• [Raw data]
>> start

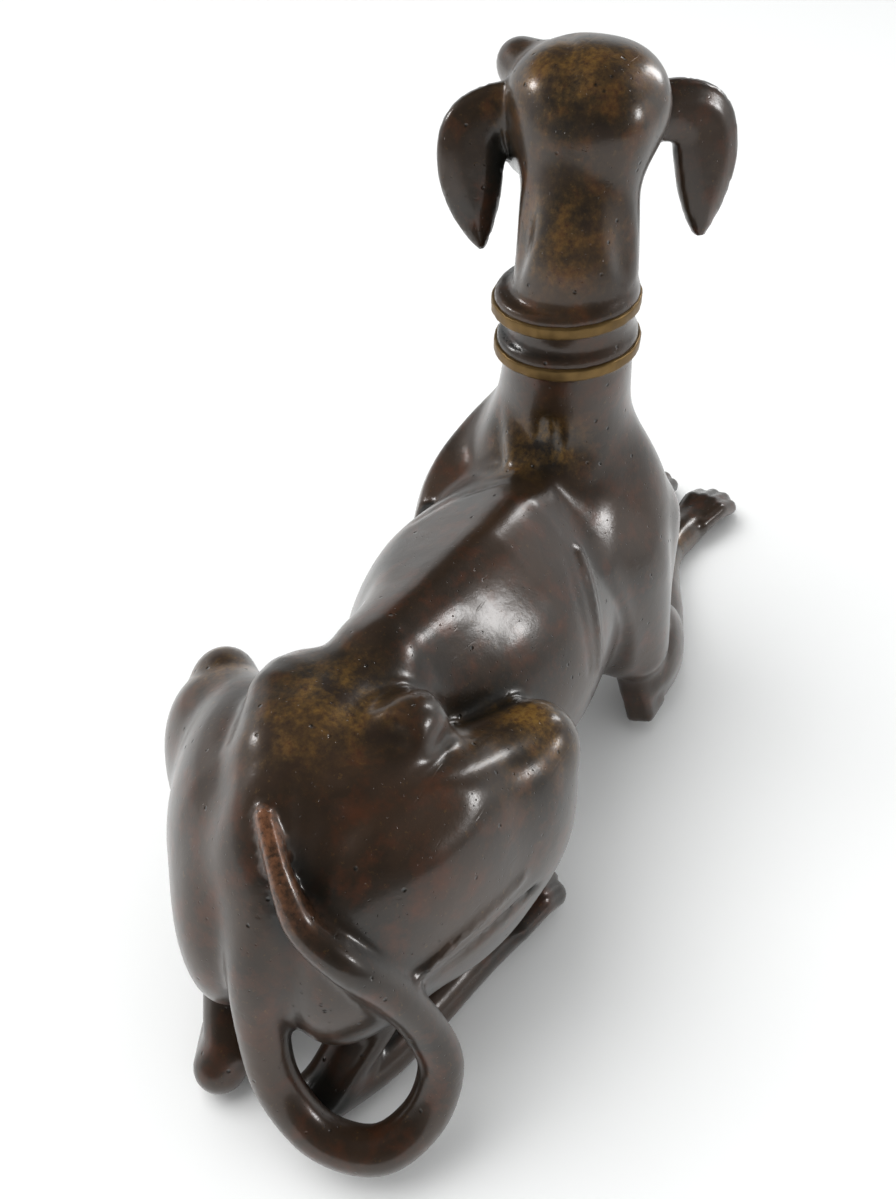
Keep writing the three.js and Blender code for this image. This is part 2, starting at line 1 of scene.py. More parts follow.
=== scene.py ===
# %% [markdown]
# # A patinated bronze greyhound
#
# The object is one hollow casting: a greyhound that lies with its head up and turned, a collar
# cast on its neck, and a tail that swings round in a loop and ends on its rump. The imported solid
# gives its place and size. This script models the skin of the casting again, finer, and gives it
# the finish of old waxed bronze.

# %% Load the frame
import math

import bmesh
import bpy
import numpy as np
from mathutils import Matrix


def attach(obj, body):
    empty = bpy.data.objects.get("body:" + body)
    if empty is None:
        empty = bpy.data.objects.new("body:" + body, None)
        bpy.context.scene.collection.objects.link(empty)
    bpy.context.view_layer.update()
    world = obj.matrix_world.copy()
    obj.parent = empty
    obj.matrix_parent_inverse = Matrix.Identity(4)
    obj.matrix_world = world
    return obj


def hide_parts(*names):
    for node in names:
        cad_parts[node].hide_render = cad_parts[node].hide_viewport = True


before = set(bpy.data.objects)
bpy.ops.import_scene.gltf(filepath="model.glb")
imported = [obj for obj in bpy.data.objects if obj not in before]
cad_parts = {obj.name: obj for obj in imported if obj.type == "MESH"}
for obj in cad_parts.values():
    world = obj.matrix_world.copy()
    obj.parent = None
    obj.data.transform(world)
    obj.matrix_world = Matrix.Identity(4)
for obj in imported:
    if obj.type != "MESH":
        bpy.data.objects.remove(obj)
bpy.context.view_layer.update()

# %% [markdown]
# ## The skin as a field of distances
#
# A sculptor builds a dog from wax: rods, pellets and smears that melt into each other. It could be
# box modelled and subdivided, but muscles that flow into one another are easier to state as
# distances. Each form answers how far a point is from it, `meld` lets forms run together over a
# width, and the skin is where the answer is zero. Everything here is in millimetres, +X towards
# the forepaws, +Y to the dog's left.

# %% Forms and how they join
FAR = 1e3
BAND = 7.0  # the field is only true this near to the skin, which is all that is needed


class Form:
    """A distance to a shape, with the box that the shape lies in."""

    def __init__(self, distance, low, high):
        self.distance = distance
        self.low = np.asarray(low, float)
        self.high = np.asarray(high, float)

    def near(self, points, margin):
        return np.all((points > self.low - margin) & (points < self.high + margin), axis=1)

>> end

• [Your objective]
Your output must be the lines of the material above, from the first through the line that contains "from mathutils import Matrix", copied exactly. Include both endpoints and nothing else.

• [Answer to the problem]
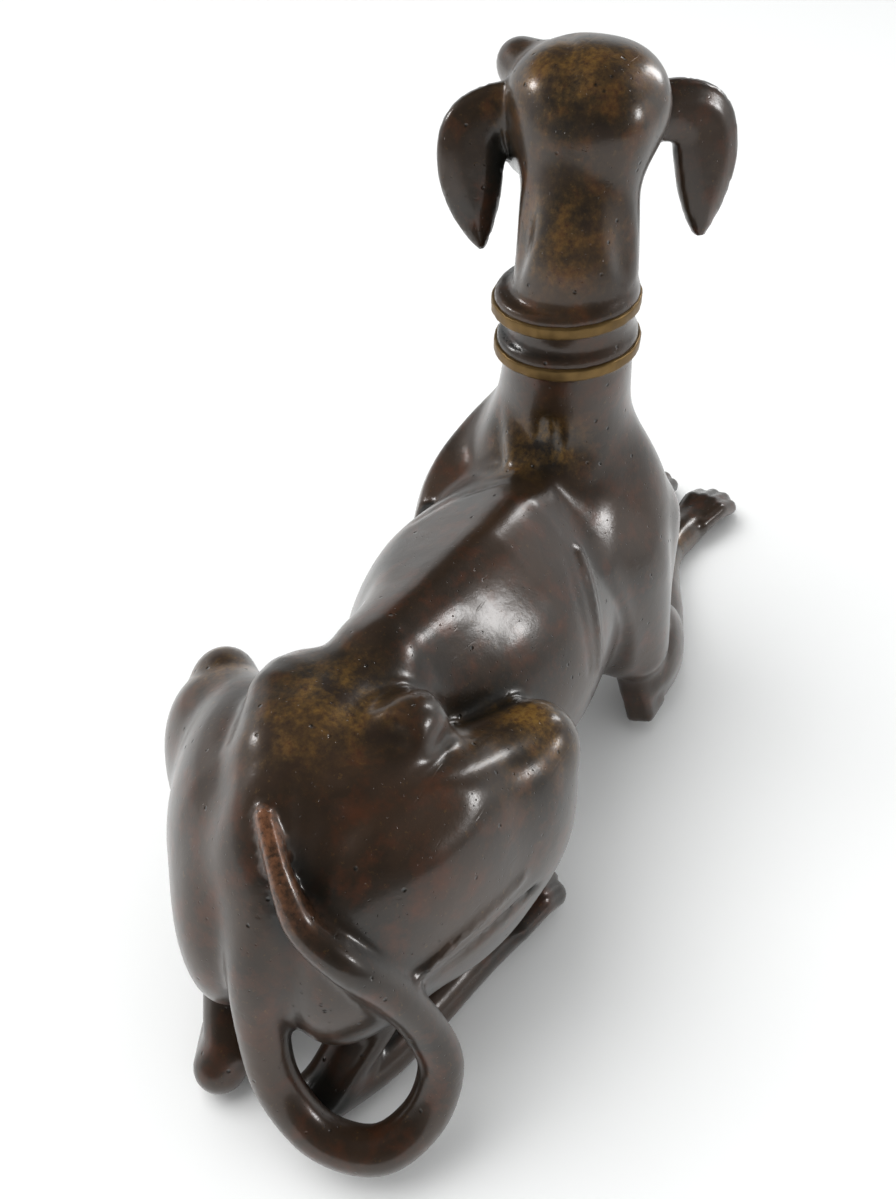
Keep writing the three.js and Blender code for this image. This is part 2, starting at line 1 of scene.py. More parts follow.
=== scene.py ===
# %% [markdown]
# # A patinated bronze greyhound
#
# The object is one hollow casting: a greyhound that lies with its head up and turned, a collar
# cast on its neck, and a tail that swings round in a loop and ends on its rump. The imported solid
# gives its place and size. This script models the skin of the casting again, finer, and gives it
# the finish of old waxed bronze.

# %% Load the frame
import math

import bmesh
import bpy
import numpy as np
from mathutils import Matrix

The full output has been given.